Do this:
Starting at the line that has "before = set(bpy.data.objects)" and stopping after the line that has "COVER_FOOT_REACH = CHAIN_FOOT_REACH", reproduce the listing below exactly; omit everything else.
* * * * * * *
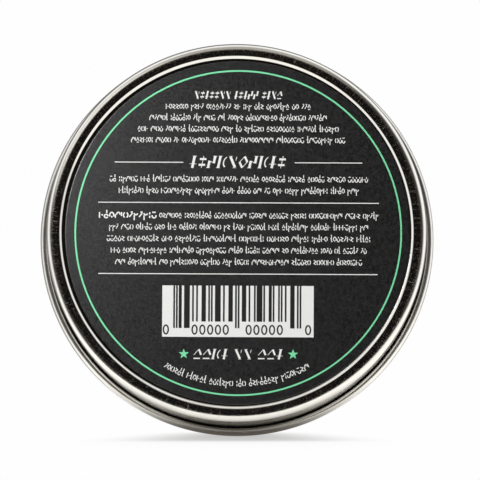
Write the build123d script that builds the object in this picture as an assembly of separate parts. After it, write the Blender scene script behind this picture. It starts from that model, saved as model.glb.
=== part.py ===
from build123d import *
import os

# A shaving soap puck in its own round tin, with a slip-on lid and two paper labels.
# Millimetres. The foot of the tin stands on Z = 0 and the axis of the tin is +Z.
# Each metal part is pressed from one sheet: its section is the outer face of that sheet,
# from the centre outwards, thickened inwards by SHEET, and a rolled edge at its end.

# Driving dimensions
SHEET = 0.30  # tinplate
TIN_RADIUS = 43.35  # outside of the tin's wall
OVERALL_HEIGHT = 30.0

# Tin: a base panel sunk inside a rounded foot, a straight wall and a curled-in mouth
BASE_SINK = 0.50
BASE_PANEL_RADIUS = 39.8
BASE_PANEL_BEND = 0.20
FOOT_INNER_RADIUS = 40.35
FOOT_INNER_BEND = 0.45
FOOT_OUTER_BEND = 1.85
MOUTH_CURL_RADIUS = 0.90
MOUTH_CURL_TURN = 255.0  # degrees, past which the edge would touch the wall
HEADROOM = 0.10  # from the tin's mouth to the underside of the lid's rim

# Lid: a sunk panel inside a raised rim, a skirt that slips over the tin and a rolled edge
SLIP_CLEARANCE = 0.15
LID_SINK = 0.70
LID_PANEL_RADIUS = 39.8
LID_PANEL_BEND = 0.20
LID_RIM_INNER_RADIUS = 40.2
LID_RIM_BEND = 0.50
LID_SHOULDER_BEND = 1.20
ROLL_RADIUS = 1.00  # outside of the rolled edge's section, which is an oval
ROLL_HALF_HEIGHT = 1.60
ROLL_HEIGHT = 18.3  # centre of that section
ROLL_TURN = 300.0  # degrees, past which the edge would touch the skirt

# Soap
SOAP_RADIUS = 42.4
SOAP_THICKNESS = 19.05
SOAP_TOP_ROUND = 2.2
SOAP_BOTTOM_ROUND = 1.2
SOAP_GAP = 0.05  # under the soap

# Labels
LABEL_RADIUS = 39.3
LABEL_THICKNESS = 0.15
BASE_LABEL_SHIFT = (-0.30, -0.12)  # stuck on slightly off the centre

LID_INNER_RADIUS = TIN_RADIUS + SLIP_CLEARANCE
LID_OUTER_RADIUS = LID_INNER_RADIUS + SHEET
TIN_HEIGHT = OVERALL_HEIGHT - SHEET - HEADROOM


def folded(corners, bends, side):
    """The section of bent sheet whose outer face turns at the inner corners by bends."""
    outer_face = FilletPolyline(*corners, radius=bends)
    return make_face(offset(outer_face, SHEET, side=side, closed=True).edges())


def rolled(centre, radius, half_height, start, turn):
    """The section of a sheet's edge rolled round centre, from start through turn."""
    outside = EllipticalCenterArc(centre, radius, half_height, start, arc_size=turn)
    inside = EllipticalCenterArc(centre, radius - SHEET, half_height - SHEET, start, arc_size=turn)
    ends = [Line(outside @ 0, inside @ 0), Line(outside @ 1, inside @ 1)]
    return make_face([outside, inside, *ends])


def turned(section):
    """The solid that a section, drawn as (radius, height), makes about Z."""
    return revolve(Plane.XZ * section, Axis.Z)


def tin_body():
    """Drawn in one piece, with no seam, and curled inwards at the mouth."""
    curl_height = TIN_HEIGHT - MOUTH_CURL_RADIUS
    corners = [
        (0, BASE_SINK),
        (BASE_PANEL_RADIUS, BASE_SINK),
        (FOOT_INNER_RADIUS, 0),
        (TIN_RADIUS, 0),
        (TIN_RADIUS, curl_height),
    ]
    bends = [BASE_PANEL_BEND, FOOT_INNER_BEND, FOOT_OUTER_BEND]
    curl_centre = (TIN_RADIUS - MOUTH_CURL_RADIUS, curl_height)
    curl = rolled(curl_centre, MOUTH_CURL_RADIUS, MOUTH_CURL_RADIUS, 0, MOUTH_CURL_TURN)
    return turned(folded(corners, bends, Side.LEFT) + curl)


def lid():
    """Slips over the tin down to its rim. Its free edge is rolled outwards into a bead."""
    corners = [
        (0, OVERALL_HEIGHT - LID_SINK),
        (LID_PANEL_RADIUS, OVERALL_HEIGHT - LID_SINK),
        (LID_RIM_INNER_RADIUS, OVERALL_HEIGHT),
        (LID_OUTER_RADIUS, OVERALL_HEIGHT),
        (LID_OUTER_RADIUS, ROLL_HEIGHT),
    ]
    bends = [LID_PANEL_BEND, LID_RIM_BEND, LID_SHOULDER_BEND]
    roll_centre = (LID_INNER_RADIUS + ROLL_RADIUS, ROLL_HEIGHT)
    roll = rolled(roll_centre, ROLL_RADIUS, ROLL_HALF_HEIGHT, 180, ROLL_TURN)
    return turned(folded(corners, bends, Side.RIGHT) + roll)


def soap_puck():
    """Lies loose on the inside of the base panel, with room for lather above it."""
    bottom = BASE_SINK + SHEET + SOAP_GAP
    puck = Pos(0, 0, bottom) * Cylinder(
        SOAP_RADIUS, SOAP_THICKNESS, align=(Align.CENTER, Align.CENTER, Align.MIN)
    )
    upper_edge = puck.edges().filter_by(GeomType.CIRCLE).sort_by(Axis.Z)[-1]
    puck = fillet(upper_edge, SOAP_TOP_ROUND)
    lower_edge = puck.edges().filter_by(GeomType.CIRCLE).sort_by(Axis.Z)[0]
    return fillet(lower_edge, SOAP_BOTTOM_ROUND)


def label(x, y, bottom):
    """A round paper label."""
    return Pos(x, y, bottom) * Cylinder(
        LABEL_RADIUS, LABEL_THICKNESS, align=(Align.CENTER, Align.CENTER, Align.MIN)
    )


parts = {
    "tin_body": tin_body(),
    "lid": lid(),
    "soap_puck": soap_puck(),
    "base_label": label(*BASE_LABEL_SHIFT, BASE_SINK - LABEL_THICKNESS),
    "lid_label": label(0, 0, OVERALL_HEIGHT - LID_SINK),
}

os.makedirs("parts", exist_ok=True)
for name, solid in parts.items():
    export_step(solid, f"parts/{name}.step")
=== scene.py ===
"""A shaving soap puck in its slip-lid tin, seen from below as it stands on its edge.

The frame is in metres: the tin's axis is +Z and its foot is on Z = 0. Sections and prints
are drawn in millimetres and turned into metres as each mesh is made. The base label reads
the right way up from below with its top towards +Y, so its right is towards -X.
"""

import math
import random

import bmesh
import bpy
from mathutils import Matrix, Vector, noise


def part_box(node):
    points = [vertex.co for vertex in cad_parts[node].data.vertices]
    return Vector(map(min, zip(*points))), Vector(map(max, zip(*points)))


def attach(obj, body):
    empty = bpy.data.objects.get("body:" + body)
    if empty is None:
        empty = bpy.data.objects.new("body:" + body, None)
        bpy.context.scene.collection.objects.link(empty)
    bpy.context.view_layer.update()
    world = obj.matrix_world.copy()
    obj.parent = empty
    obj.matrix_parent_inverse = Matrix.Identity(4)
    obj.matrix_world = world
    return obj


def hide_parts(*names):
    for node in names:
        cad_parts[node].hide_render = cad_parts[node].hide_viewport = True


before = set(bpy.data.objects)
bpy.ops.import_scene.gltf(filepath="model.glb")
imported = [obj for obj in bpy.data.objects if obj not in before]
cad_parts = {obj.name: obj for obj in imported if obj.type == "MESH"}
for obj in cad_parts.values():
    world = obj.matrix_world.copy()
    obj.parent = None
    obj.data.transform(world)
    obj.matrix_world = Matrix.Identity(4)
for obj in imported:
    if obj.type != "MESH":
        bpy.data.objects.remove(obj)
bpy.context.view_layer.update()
scene = bpy.context.scene
MM = 0.001

# The view: the camera is below the tin, a little towards -Y
TILT = math.radians(5.8)
YAW = math.radians(0.36)
VIEW_DISTANCE = 1.0
VIEW_WIDTH = 109.2 * MM  # what the frame takes in at that distance
AIM_RIGHT, AIM_DOWN = 0.82 * MM, 1.9 * MM  # from the foot's centre to the frame's centre

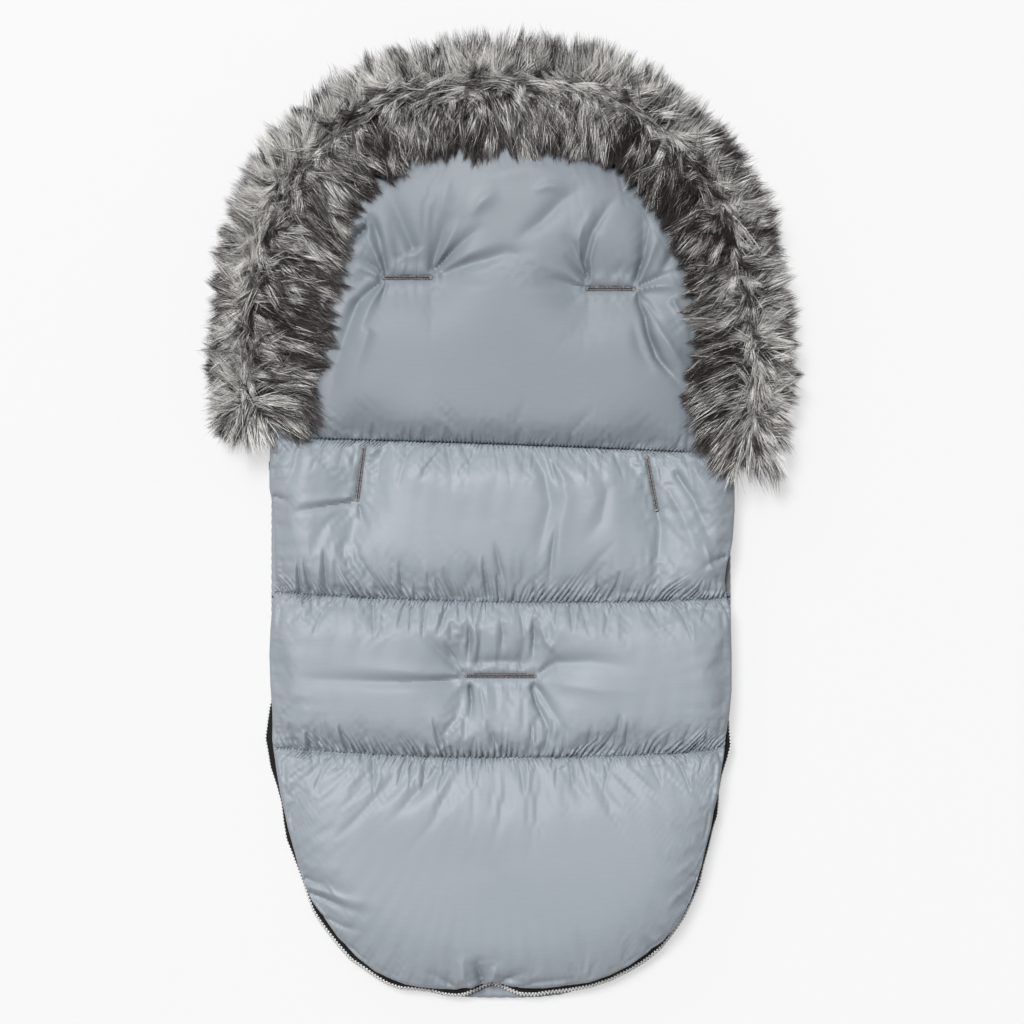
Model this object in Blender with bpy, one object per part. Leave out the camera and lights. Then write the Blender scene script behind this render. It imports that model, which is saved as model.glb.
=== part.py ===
"""Stroller footmuff, lying on its front cover with its back up and its zip closed.

Metres, +Z up, head end towards +Y. The origin is the middle of the footprint, on the floor.
The front cover is the lower half, the back with its fur-trimmed head section the upper half.
"""

import math

import bmesh
import bpy

# Plan of the whole object
HALF_LENGTH = 0.4655
SHELL_HALF_WIDTH = 0.2225
CHAIN_INSET = 0.003
CHAIN_FOOT_REACH = 0.2840
COVER_PROUD = 0.003
TAPE_SHOWING = 0.0055
FOOT_POWER = 2.5
FUR_OUTER_REACH = 0.0625
FUR_INNER_REACH = 0.052

CHAIN_HALF_WIDTH = SHELL_HALF_WIDTH - CHAIN_INSET
HEAD_CENTRE_Y = HALF_LENGTH - FUR_OUTER_REACH - SHELL_HALF_WIDTH
FOOT_CENTRE_Y = CHAIN_FOOT_REACH + COVER_PROUD - HALF_LENGTH
SHELL_FOOT_REACH = CHAIN_FOOT_REACH - TAPE_SHOWING
COVER_FOOT_REACH = CHAIN_FOOT_REACH + COVER_PROUD

# Layers, counted up from the floor
GAP = 0.0003
SKIN = 0.0016
WADDING_CLEAR = 0.0009
LINING = 0.002
COVER_DEPTH = 0.018
POCKET_DEPTH = 0.014
RIM_HEIGHT = 0.0075
CROWN_HEIGHT = 0.0175
COVER_VALLEY = 0.009
FLAT_CUT = 0.0005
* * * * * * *
Complete answer:
before = set(bpy.data.objects)
bpy.ops.import_scene.gltf(filepath="model.glb")
imported = [obj for obj in bpy.data.objects if obj not in before]
cad_parts = {obj.name: obj for obj in imported if obj.type == "MESH"}
for obj in cad_parts.values():
    world = obj.matrix_world.copy()
    obj.parent = None
    obj.data.transform(world)
    obj.matrix_world = Matrix.Identity(4)
for obj in imported:
    if obj.type != "MESH":
        bpy.data.objects.remove(obj)
bpy.context.view_layer.update()
scene = bpy.context.scene
MM = 0.001

# The view: the camera is below the tin, a little towards -Y
TILT = math.radians(5.8)
YAW = math.radians(0.36)
VIEW_DISTANCE = 1.0
VIEW_WIDTH = 109.2 * MM  # what the frame takes in at that distance
AIM_RIGHT, AIM_DOWN = 0.82 * MM, 1.9 * MM  # from the foot's centre to the frame's centre

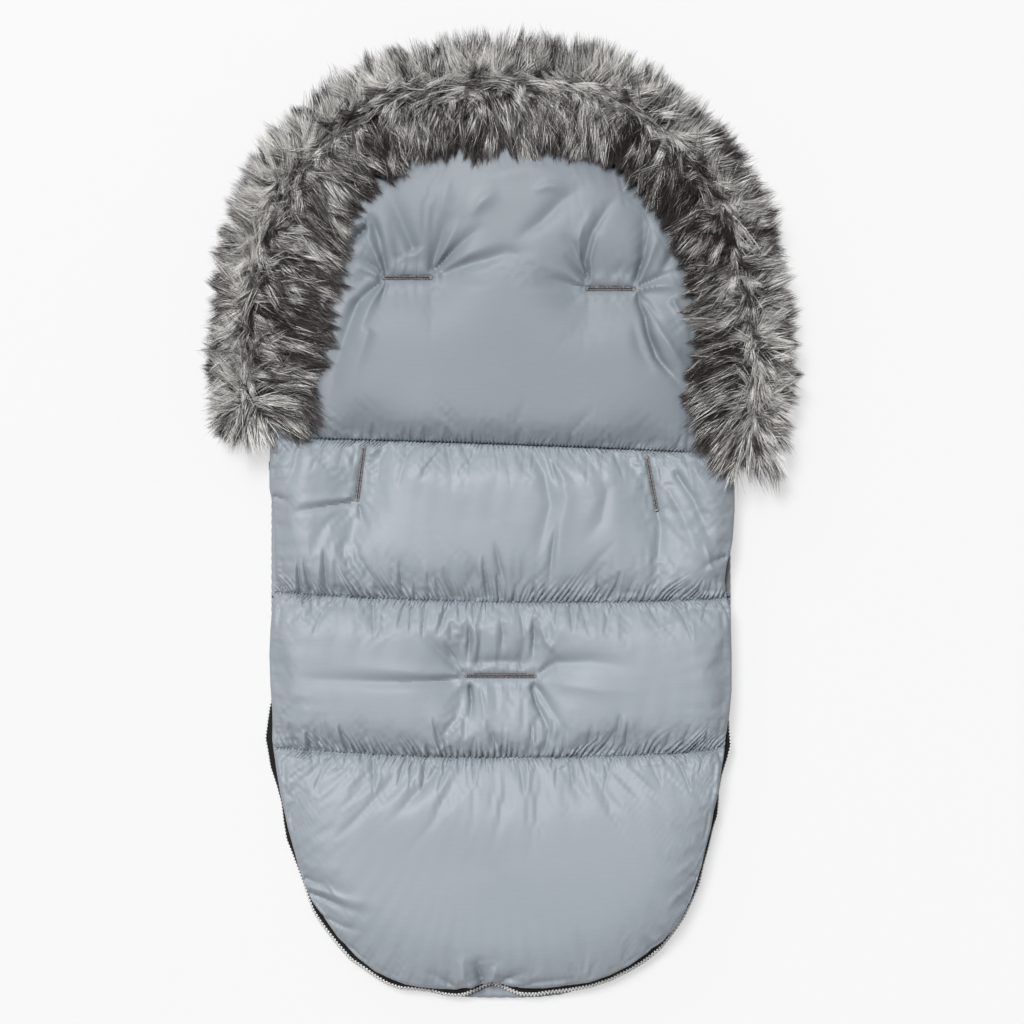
Model this object in Blender with bpy, one object per part. Leave out the camera and lights. Then write the Blender scene script behind this render. It imports that model, which is saved as model.glb.
=== part.py ===
"""Stroller footmuff, lying on its front cover with its back up and its zip closed.

Metres, +Z up, head end towards +Y. The origin is the middle of the footprint, on the floor.
The front cover is the lower half, the back with its fur-trimmed head section the upper half.
"""

import math

import bmesh
import bpy

# Plan of the whole object
HALF_LENGTH = 0.4655
SHELL_HALF_WIDTH = 0.2225
CHAIN_INSET = 0.003
CHAIN_FOOT_REACH = 0.2840
COVER_PROUD = 0.003
TAPE_SHOWING = 0.0055
FOOT_POWER = 2.5
FUR_OUTER_REACH = 0.0625
FUR_INNER_REACH = 0.052

CHAIN_HALF_WIDTH = SHELL_HALF_WIDTH - CHAIN_INSET
HEAD_CENTRE_Y = HALF_LENGTH - FUR_OUTER_REACH - SHELL_HALF_WIDTH
FOOT_CENTRE_Y = CHAIN_FOOT_REACH + COVER_PROUD - HALF_LENGTH
SHELL_FOOT_REACH = CHAIN_FOOT_REACH - TAPE_SHOWING
COVER_FOOT_REACH = CHAIN_FOOT_REACH + COVER_PROUD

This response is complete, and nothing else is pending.